I don't think it's common here. A "local" fun is not tied to a particular instance of a node, and works just fine everywhere as long as the required code is available. "Local" refers to the fun's relation to a specific module, which is relevant in non-distributed scenarios (code upgrades, funs persisted to disk or similar).

michalmuskala commented 3 weeks ago

I'd float some ideas is_free_function or some sort of super-verbose is_safely_shareable_function; or opposite is_module_bound_function or just is_bound_function

RaimoNiskanen commented 3 weeks ago

Floating on...: is_function(F, export), is_function(F, export, Arity). Or promote fun_info/2 into a guard so you can write fun_info(F, type) =:= external.

starbelly commented 2 weeks ago

I like the idea of promoting fun_info/2 into a guard, as it covers cases in the future that might not be thought of today. I do rather like is_bound_function/1 more or something along those lines as it is succinct and can be documented simply (i.e., takes a function reference, returns true if it is bound to a module, otherwise false).

starbelly commented 2 weeks ago

Coming back to this, I think is_bound_function/1,2 doesn't tell the whole truth here, I believe we can technically say funs evaluated via erl_eval are bound to that module, as such is_export_function/1,2 or is_exported_function/1,2 makes more sense. Maybe there's more ideas...

michalmuskala commented 2 weeks ago

I was thinking about this a bit more. I think using the term "exported" will be problematic given the semantics of the already-existing erlang:function_exported/3. In particular, it verifies the function actually exists (and the module is loaded). In this case (I presume) we want a guard that succeeds even if the module is not loaded and doesn't actually check the function exists - only that it's the "external" format of the fun syntax.

starbelly commented 2 weeks ago

@michalmuskala I agree with that and your presumption at least as far as what I had in mind was definitely not to check if the code was loaded.

okeuday commented 2 weeks ago

I think using the term "exported" is valid because it is describing a future expectation that the function must be exported to be used, otherwise it will be considered undefined (i.e., an undefined function error occurs). The existence of the erlang:function_exported/3 does make the situation a little unusual if a guard function like is_function_exported/1,2 exists too, but the documentation can describe how the is_function_... guard function is only checking the function type and not whether the function's module is loaded.

starbelly commented 2 weeks ago

@okeuday I definitely don't think you are wrong here, especially coupled with what @RaimoNiskanen stated, that this is related to the export table on a module. I think part of it for me is what's easier on the eyes and would what result in less ambiguity, the head of clause should be enough to disambiguate.

What about a happy medium between promoting fun_info/2 to a guard and is_exported_fun/1 (or some variation of), such is is_fun_type/2 ? I'd rather have a single arity guard, but that would be nicer than having to do a abs equal comparison in the case fun_info/2 was promoted to a guard.
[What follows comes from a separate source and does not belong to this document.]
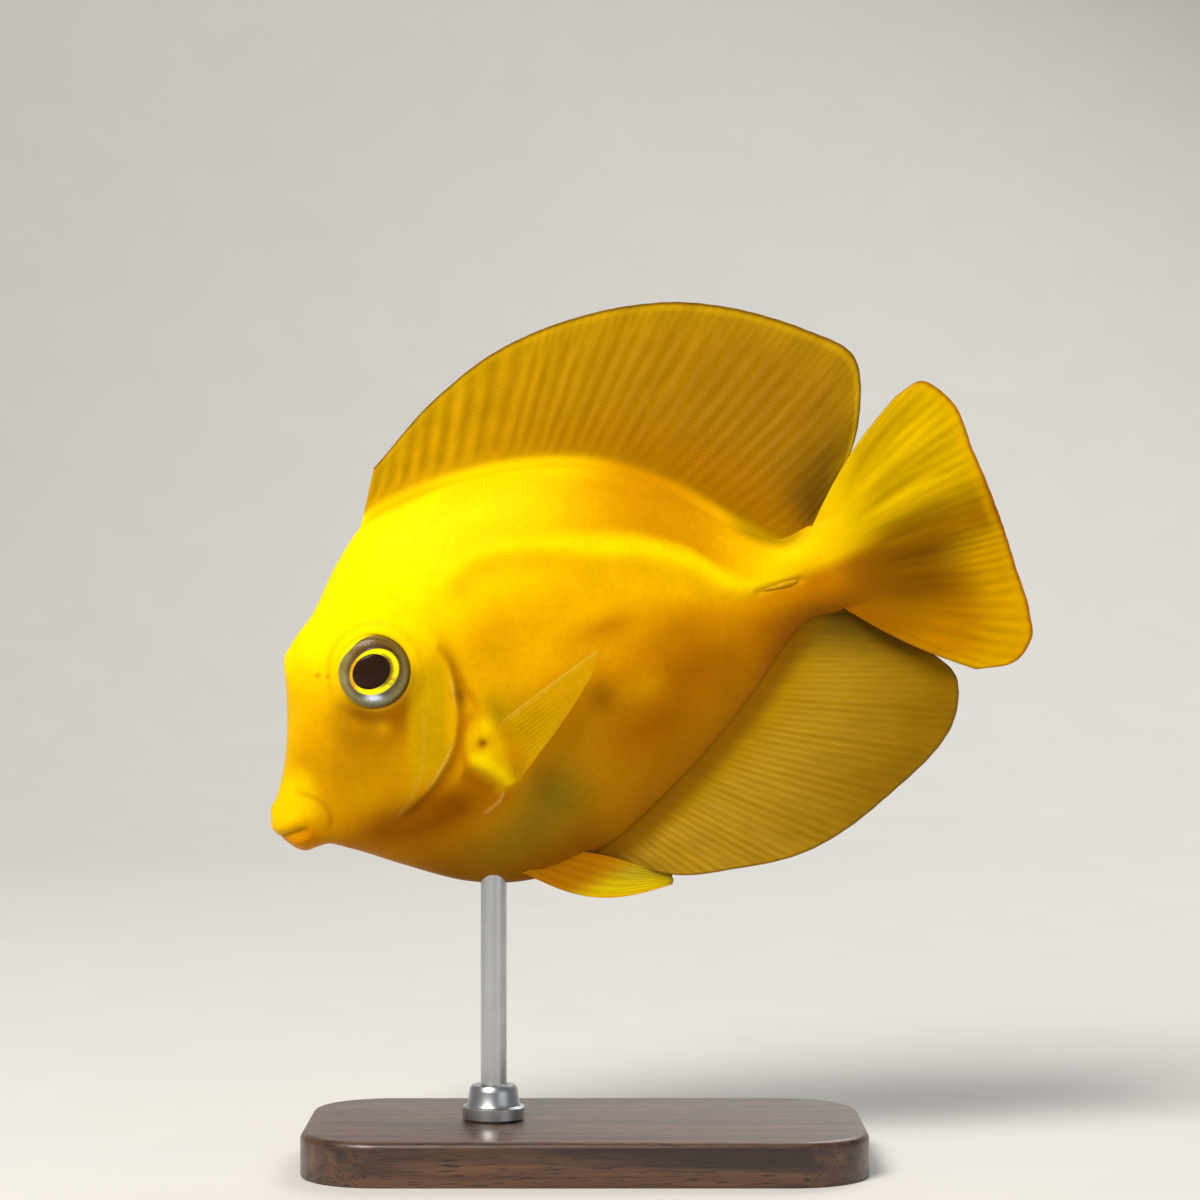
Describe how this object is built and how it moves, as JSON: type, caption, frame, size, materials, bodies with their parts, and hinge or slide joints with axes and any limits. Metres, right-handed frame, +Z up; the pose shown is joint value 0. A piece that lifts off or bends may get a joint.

okeuday commented 2 weeks ago

@starbelly People haven't liked fun_info/1 in the past. The documentation says it is only meant for debugging and the function returns more than you normally need, in proplist format due to its age while most people would likely prefer a map now. Either way, the return value of fun_info/1 isn't friendly for guard expressions. The fun_info/1,2 type value as local or external isn't common and isn't represented in a type (it shouldn't be used more than it is meant to be used, for debugging). That makes fun_info/2 a bad choice as a guard, partially due to its association to fun_info/1.

That is why I saw this as a new guard function to associate with the existing is_function/1,2 guard functions, except providing true for a subset of the types that are true for is_function/1,2. That would make it a variation on the is_function/1,2 guard functions, so to communicate that variation I think it is best to use a suffix describing the variation. The simplest name using common terminology seems to be is_function_exported/1,2 because -export([...]). is always present in a module (is_function_export/1,2 is possibly not treating export as a verb and it is easier to understand export in the past tense, in the is_function_... use).

Using suffixes to describe variation is a little odd for people that want to write function names as English sentences because using suffixes for the variation should be equivalent to a subject-object-verb word order. Using subject-object-verb word order is most common among natural languages though, so it should be how most people naturally think.

starbelly commented 1 week ago

@okeuday I don't disagree with what you've stated, but I'm still wondering if there is a better name that doesn't "run together" with what exists already. Needs a little more thought, I do believe, this would be something that sticks for a long time after all 😄

starbelly commented 1 week ago

Another idea is_named_function/1

okeuday commented 1 week ago

@starbelly A named function could be a local function, so the "named" word doesn't help to distinguish between exported functions and local functions.

starbelly commented 1 week ago

@starbelly A named function could be a local function, so the "named" word doesn't help to distinguish between exported functions and local functions.

Yes, I thought about this after I shared the idea, and ambiguity therein. So, I think we need to be clear about the "export" part, at least I can not think of something that is quite ambiguous, sans what @michalmuskala suggested around is_safe_and_shareable_will_not_blow_up_in_your_face_as_long_as_the_module_and_function_is_there_regardless_of_the_version/1

I'd like to hear from OTP team at this point 😄

okeuday commented 1 week ago

@starbelly Using is_function_atomic or is_function_updatable would avoid using exported, but the function names seem a bit less intuitive.

starbelly commented 1 week ago

I think export / exported is fine, and it makes sense as that's precisely what we're talking about. I think ideally we'd have a name that conveys something more, but thus far I don't think anyone has come up with something that is non-ambiguous and sends a signal to the user.